I’m a little obsessed with using multiple bank accounts to organize and sub-categorize my money, much in the way Kondo uses tiny boxes within bigger boxes to organize belongings; in fact, I’ve opened up more than half a dozen free savings accounts with Ally. In addition to my “Emergency Fund,” I’ve also got “30th Birthday Fiesta,” “Self-Care,” and “Trip to Tokyo.”
Keeping your finances tidy going forward
Even the best high-yield savings accounts won’t help you earn your way to retirement, so once you’ve got your debt paid off and a solid emergency fund built up, it’s time to start funneling your money toward the long term. Contribute to and max out tax-advantaged retirement accounts — especially if your job offers employer matching — and consider low-cost investing options, like mutual funds, that help you build wealth through compound interest.

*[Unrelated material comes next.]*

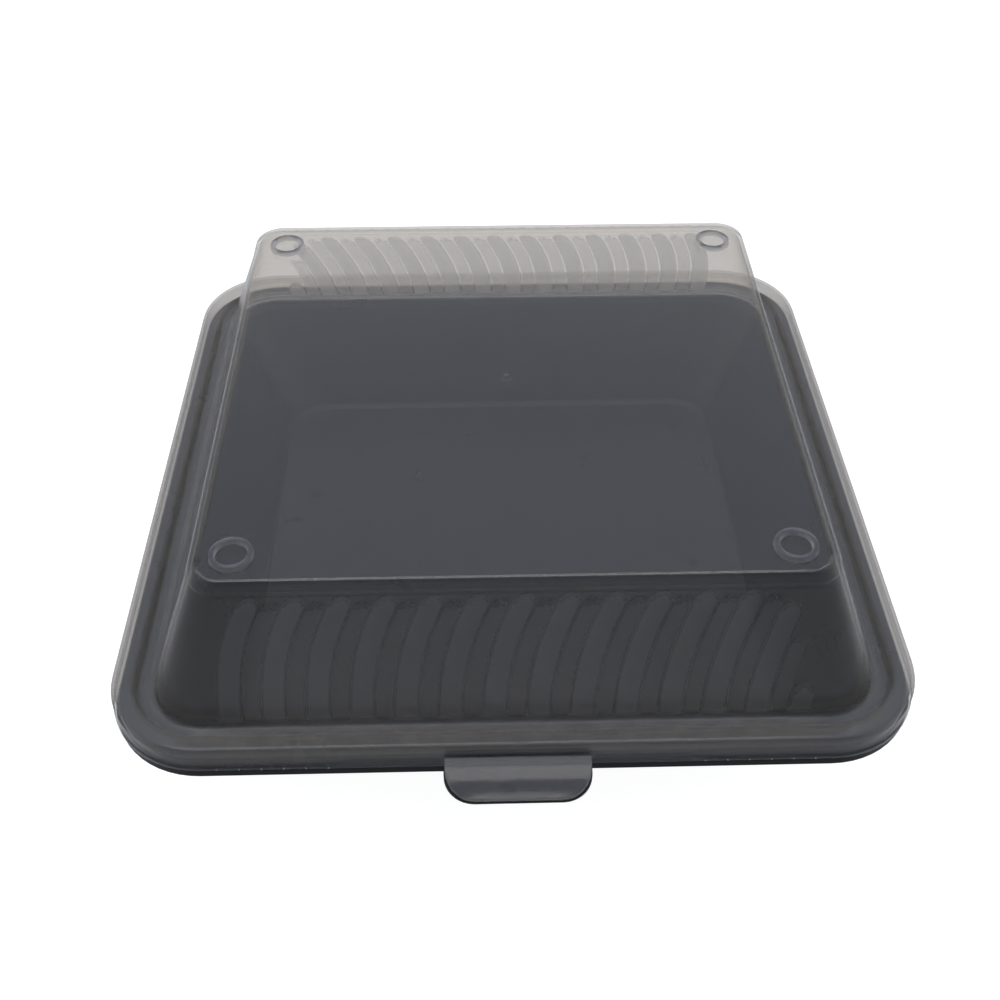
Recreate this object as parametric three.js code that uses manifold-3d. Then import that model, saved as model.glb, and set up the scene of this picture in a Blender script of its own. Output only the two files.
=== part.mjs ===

Throughout this process, I learned how important our emotions are to changing our habits. Studies show that the only factor that actually predicts whether or not we’ll stick to our long-term goals is enjoyment. That’s why Kondo’s method is so effective: it doesn’t focus on how practical or important our belongings are, but rather on whether or not they bring us joy.
Getting sizeable interest deposits in my savings account and watching balances build up under nicknames like “30th Birthday Fiesta” adds an enjoyment factor to my savings habit. Whether you need to bake yourself a cake every time you make a student loan payment or swap clothes with a friend to avoid shopping, do what you need to do to add a little joy to being financially responsible.
And when you do spend your money, whether you’re buying groceries or paying off credit card debt, don’t forget to thank every dollar for its service.